Please write out the material below exactly as given.

------------------------------------------------------------

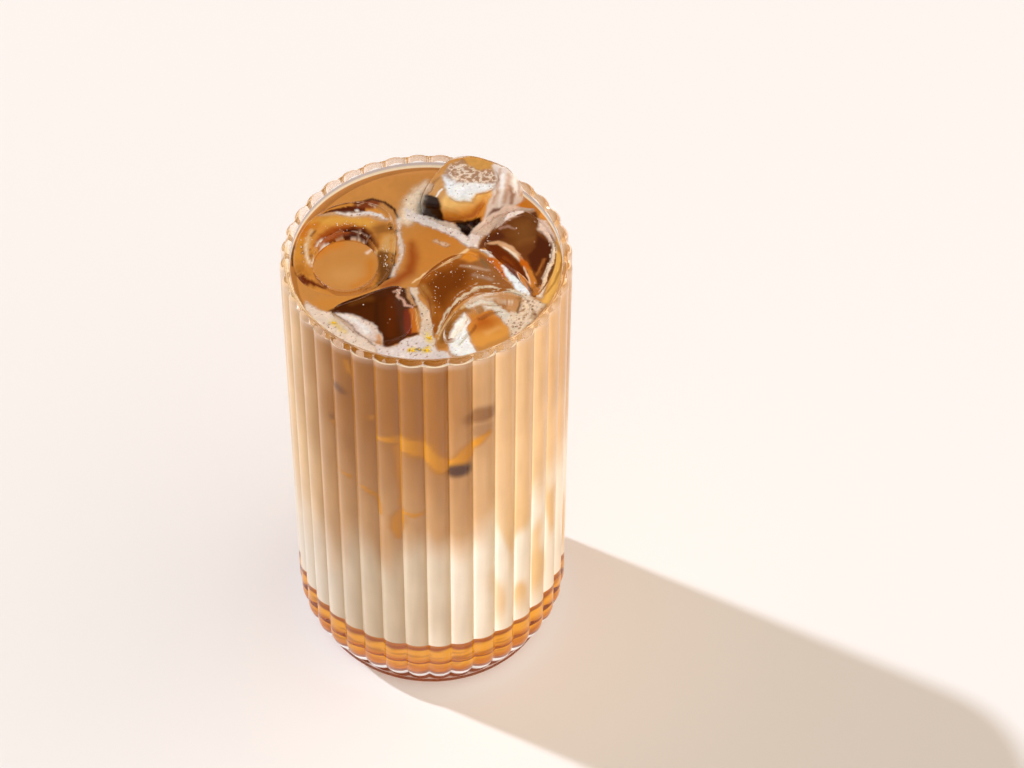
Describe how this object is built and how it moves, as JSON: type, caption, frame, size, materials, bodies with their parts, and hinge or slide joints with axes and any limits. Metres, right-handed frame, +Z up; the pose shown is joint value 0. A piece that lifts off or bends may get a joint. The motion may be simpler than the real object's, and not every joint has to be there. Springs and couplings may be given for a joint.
{
  "type": "iced latte in fluted glass",
  "caption": "Iced coffee drink in a clear ribbed highball glass, with caramel syrup, milk, latte, froth and ice up to the rim.",
  "frame": {"origin": "centre of the glass's foot, on the surface that it stands on", "axes": "+Z up along the glass, the front of the drink towards -Y"},
  "size_m": [0.0758, 0.0758, 0.1461],
  "materials": {
    "clear_glass": "clear, polished, fluted outside",
    "caramel": "translucent amber syrup",
    "milk": "opaque white milk",
    "latte": "opaque tan milk coffee, cloudy towards the milk",
    "froth": "cream froth of small bubbles",
    "ice": "wet clear ice with small bubbles"
  },
  "bodies": {
    "root": {"glass": "clear_glass", "caramel_syrup": "caramel", "milk": "milk", "latte": "latte", "latte_pool": "latte", "froth": "froth", "ice_hollow": "ice", "ice_tall": "ice", "ice_right": "ice", "ice_centre": "ice", "ice_front": "ice", "ice_arch": "ice"}
  },
  "joints": []
}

------------------------------------------------------------

(The output)
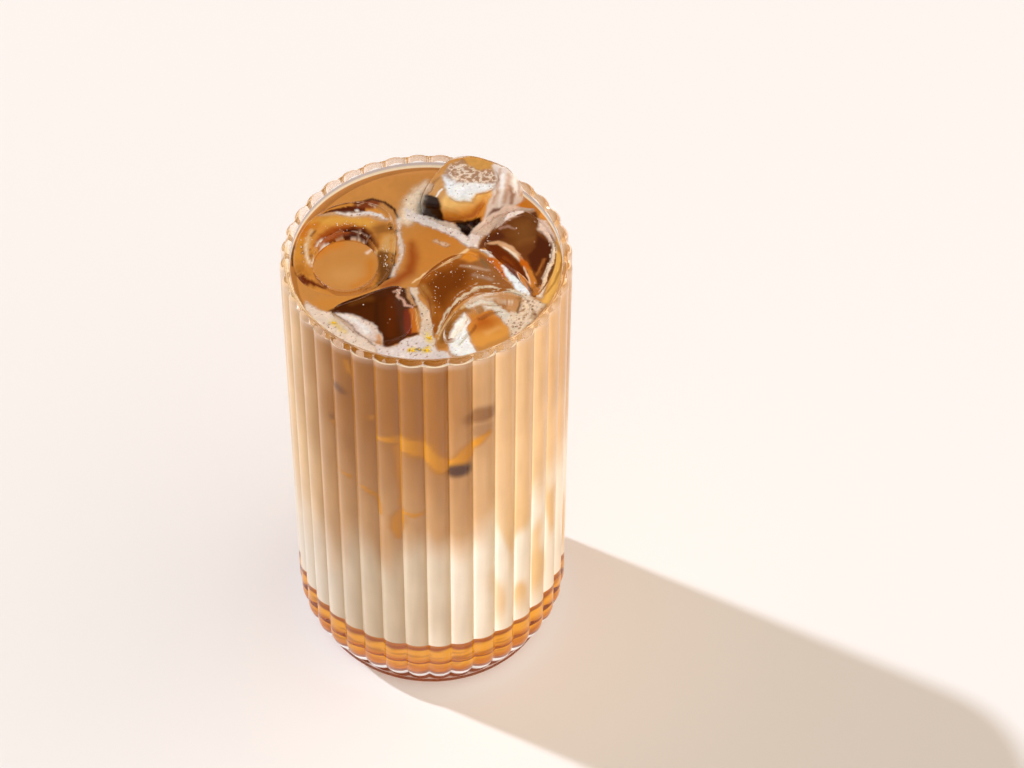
Describe how this object is built and how it moves, as JSON: type, caption, frame, size, materials, bodies with their parts, and hinge or slide joints with axes and any limits. Metres, right-handed frame, +Z up; the pose shown is joint value 0. A piece that lifts off or bends may get a joint. The motion may be simpler than the real object's, and not every joint has to be there. Springs and couplings may be given for a joint.
{
  "type": "iced latte in fluted glass",
  "caption": "Iced coffee drink in a clear ribbed highball glass, with caramel syrup, milk, latte, froth and ice up to the rim.",
  "frame": {"origin": "centre of the glass's foot, on the surface that it stands on", "axes": "+Z up along the glass, the front of the drink towards -Y"},
  "size_m": [0.0758, 0.0758, 0.1461],
  "materials": {
    "clear_glass": "clear, polished, fluted outside",
    "caramel": "translucent amber syrup",
    "milk": "opaque white milk",
    "latte": "opaque tan milk coffee, cloudy towards the milk",
    "froth": "cream froth of small bubbles",
    "ice": "wet clear ice with small bubbles"
  },
  "bodies": {
    "root": {"glass": "clear_glass", "caramel_syrup": "caramel", "milk": "milk", "latte": "latte", "latte_pool": "latte", "froth": "froth", "ice_hollow": "ice", "ice_tall": "ice", "ice_right": "ice", "ice_centre": "ice", "ice_front": "ice", "ice_arch": "ice"}
  },
  "joints": []
}